When Haman realized that the Jewish people were preoccupied with an offering, consisting of but one Omer, which symbolized G‑d’s ability to provide all of our needs with a single Omer, he knew that he could not vanquish them. This power of a Divine quantity was a sign that they possessed an infinitely more powerful weapon than Haman’s 10,000 silver talents.

[According to some commentaries, 1 omer is equal to 10 maneh, which in turn equal a half-shekel.  We also know that Haman’s 10,000 silver talents were the equivalent of 30 million shekels (which means they equaled 60 million omer). The ratio of one omer-Half-Shekel to 10,000 talents is thus 60 million to 1! In Jewish law a ratio of 60 to 1 nullifies the 1.]


The Lesson for Today

The lesson for our day and age is that our way to bring Redemption and salvation to the world and to defeat all the modern day Hamans and tyrants is by living the future now!

As we stand on the threshold of the Age of Redemption we can already see the light of its dawning on the horizon. Rather than turning back to see the darkness of night we should look forward to see and live in the light of the future. 

One way of experiencing the future Geulah is to focus now on the intrinsic quality in every detail of Judaism; in every Jew and indeed in every small detail of our lives.

Moshiach, who ushers in the final Redemption, is different from other great leaders in that he already sees the light of Redemption even in the darkness of the last moments of Galus. Moshiach tells us to do the same and open our eyes to see the world in this new light.

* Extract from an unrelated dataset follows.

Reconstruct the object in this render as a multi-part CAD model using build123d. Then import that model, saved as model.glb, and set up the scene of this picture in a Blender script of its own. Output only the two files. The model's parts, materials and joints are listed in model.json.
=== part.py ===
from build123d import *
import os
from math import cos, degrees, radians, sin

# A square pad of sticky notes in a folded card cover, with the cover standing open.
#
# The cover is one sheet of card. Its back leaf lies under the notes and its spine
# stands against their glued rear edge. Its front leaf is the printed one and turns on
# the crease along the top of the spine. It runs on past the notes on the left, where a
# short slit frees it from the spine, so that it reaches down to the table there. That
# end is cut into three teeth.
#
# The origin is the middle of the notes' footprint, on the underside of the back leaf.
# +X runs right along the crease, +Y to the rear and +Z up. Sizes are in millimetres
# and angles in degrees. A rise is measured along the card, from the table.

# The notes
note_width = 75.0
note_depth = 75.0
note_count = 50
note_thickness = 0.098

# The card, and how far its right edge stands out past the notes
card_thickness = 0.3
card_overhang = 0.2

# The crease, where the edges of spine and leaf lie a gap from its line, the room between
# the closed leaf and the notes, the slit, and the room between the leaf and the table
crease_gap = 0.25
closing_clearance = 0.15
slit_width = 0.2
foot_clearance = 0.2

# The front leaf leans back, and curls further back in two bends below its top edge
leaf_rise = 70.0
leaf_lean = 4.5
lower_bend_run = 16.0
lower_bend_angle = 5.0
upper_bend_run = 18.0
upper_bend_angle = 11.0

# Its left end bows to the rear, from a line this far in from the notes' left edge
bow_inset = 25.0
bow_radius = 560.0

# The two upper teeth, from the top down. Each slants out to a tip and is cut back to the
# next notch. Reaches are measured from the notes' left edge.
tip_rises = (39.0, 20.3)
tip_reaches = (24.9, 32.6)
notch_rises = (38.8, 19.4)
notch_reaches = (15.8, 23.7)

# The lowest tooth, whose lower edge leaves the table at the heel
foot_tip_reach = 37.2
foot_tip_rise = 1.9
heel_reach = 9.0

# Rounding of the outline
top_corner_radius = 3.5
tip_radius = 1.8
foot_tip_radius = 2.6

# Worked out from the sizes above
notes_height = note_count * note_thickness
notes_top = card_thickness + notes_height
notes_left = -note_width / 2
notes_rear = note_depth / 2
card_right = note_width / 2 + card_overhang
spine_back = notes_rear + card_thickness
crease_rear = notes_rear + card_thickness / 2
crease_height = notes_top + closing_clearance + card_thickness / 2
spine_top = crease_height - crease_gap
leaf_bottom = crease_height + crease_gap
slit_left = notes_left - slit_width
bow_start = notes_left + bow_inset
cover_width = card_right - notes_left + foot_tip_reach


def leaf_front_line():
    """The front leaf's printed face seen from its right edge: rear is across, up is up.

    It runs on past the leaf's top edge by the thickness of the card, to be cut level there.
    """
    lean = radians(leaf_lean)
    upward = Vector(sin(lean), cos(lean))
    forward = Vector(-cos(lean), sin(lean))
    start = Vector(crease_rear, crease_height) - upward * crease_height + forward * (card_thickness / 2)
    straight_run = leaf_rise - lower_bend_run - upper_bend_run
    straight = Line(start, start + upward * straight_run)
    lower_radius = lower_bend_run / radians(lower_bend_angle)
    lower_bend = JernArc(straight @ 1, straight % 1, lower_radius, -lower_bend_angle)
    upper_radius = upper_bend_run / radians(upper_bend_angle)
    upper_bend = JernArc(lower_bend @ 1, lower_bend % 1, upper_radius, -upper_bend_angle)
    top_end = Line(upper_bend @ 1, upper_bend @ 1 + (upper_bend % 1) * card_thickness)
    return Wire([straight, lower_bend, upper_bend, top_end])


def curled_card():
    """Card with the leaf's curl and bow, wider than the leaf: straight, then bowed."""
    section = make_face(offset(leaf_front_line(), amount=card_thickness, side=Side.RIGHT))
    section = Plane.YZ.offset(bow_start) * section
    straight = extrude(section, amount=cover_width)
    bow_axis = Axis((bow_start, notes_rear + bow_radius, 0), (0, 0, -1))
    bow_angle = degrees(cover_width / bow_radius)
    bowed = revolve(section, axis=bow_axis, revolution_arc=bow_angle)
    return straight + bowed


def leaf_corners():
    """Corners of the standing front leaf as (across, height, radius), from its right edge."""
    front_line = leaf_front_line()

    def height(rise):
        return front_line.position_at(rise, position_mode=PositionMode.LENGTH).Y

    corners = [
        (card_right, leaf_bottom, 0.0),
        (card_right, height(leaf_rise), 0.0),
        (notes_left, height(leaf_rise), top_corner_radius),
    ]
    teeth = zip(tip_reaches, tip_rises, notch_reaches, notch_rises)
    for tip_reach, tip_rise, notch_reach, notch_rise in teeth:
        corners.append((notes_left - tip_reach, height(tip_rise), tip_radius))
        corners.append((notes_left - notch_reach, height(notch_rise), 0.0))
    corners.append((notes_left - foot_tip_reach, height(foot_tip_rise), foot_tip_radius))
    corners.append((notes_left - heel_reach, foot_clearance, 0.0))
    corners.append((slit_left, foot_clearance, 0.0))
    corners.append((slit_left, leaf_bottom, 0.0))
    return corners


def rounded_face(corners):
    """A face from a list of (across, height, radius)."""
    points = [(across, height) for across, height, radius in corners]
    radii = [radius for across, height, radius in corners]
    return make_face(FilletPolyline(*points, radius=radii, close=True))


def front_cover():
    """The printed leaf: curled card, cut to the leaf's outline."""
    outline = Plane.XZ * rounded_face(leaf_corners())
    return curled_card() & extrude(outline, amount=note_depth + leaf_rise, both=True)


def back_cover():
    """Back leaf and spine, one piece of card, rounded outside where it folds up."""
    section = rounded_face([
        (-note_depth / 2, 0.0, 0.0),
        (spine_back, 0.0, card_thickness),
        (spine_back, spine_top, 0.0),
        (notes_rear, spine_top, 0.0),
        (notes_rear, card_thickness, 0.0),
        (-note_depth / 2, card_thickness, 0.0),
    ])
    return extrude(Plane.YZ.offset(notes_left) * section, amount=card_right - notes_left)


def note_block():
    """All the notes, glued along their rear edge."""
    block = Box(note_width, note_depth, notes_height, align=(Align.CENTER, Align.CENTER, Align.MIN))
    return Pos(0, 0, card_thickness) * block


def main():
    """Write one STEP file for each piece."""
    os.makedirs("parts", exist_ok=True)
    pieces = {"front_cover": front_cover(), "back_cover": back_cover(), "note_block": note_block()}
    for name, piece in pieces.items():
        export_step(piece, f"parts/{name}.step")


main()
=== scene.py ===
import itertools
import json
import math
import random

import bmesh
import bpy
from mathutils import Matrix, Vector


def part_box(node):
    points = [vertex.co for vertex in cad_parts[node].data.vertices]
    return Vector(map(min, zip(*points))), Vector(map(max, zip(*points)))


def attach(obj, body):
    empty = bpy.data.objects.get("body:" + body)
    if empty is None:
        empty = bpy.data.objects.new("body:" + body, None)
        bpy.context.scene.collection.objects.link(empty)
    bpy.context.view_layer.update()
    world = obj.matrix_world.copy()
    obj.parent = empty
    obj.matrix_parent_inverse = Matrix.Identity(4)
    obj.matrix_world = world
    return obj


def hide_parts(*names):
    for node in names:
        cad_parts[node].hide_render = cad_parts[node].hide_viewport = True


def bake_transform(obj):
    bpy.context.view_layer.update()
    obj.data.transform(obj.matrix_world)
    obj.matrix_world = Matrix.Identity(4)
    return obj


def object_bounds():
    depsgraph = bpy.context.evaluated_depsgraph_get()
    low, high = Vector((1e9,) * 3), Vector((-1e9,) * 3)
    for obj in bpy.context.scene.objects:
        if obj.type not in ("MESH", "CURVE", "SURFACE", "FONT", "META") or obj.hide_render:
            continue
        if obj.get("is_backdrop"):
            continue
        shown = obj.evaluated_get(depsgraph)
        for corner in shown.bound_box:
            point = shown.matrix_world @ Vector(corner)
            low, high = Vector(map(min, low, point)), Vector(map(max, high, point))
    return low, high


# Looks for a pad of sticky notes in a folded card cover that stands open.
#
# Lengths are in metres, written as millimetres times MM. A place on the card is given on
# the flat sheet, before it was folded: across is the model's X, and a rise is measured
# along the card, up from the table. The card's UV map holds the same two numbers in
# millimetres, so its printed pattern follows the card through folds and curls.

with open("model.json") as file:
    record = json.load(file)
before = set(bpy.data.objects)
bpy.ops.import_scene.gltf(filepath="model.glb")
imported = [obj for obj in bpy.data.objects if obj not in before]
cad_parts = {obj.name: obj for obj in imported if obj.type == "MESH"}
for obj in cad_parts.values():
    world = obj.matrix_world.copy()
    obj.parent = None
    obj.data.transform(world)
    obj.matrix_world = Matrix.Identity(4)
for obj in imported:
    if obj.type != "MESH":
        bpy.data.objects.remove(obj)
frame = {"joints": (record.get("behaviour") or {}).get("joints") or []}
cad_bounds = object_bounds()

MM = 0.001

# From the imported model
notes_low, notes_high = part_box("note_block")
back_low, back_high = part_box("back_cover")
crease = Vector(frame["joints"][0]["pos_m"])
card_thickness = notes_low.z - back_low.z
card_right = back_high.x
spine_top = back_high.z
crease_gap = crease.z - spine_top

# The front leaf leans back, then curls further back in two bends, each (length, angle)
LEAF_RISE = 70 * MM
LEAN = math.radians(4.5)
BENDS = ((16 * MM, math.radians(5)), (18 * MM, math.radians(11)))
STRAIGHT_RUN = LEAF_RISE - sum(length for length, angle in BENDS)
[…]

Our operating motto for today is “live with Moshiach” and see the inner beauty and value of everything. Cherish every Mitzvah and see the inner goodness in everyone!





Moshiach Matters:  


When Moshiach will come (speedily in our time, Amen), then we shall really long for the days of the exile. Then we will truly feel distress at our having neglected working at G‑dly service; then will we indeed feel the deep pain caused by our lack of Divine service. These days of exile are the days of working on ourselves, to prepare ourselves for the coming of Mashiach, speedily in our time, Amen.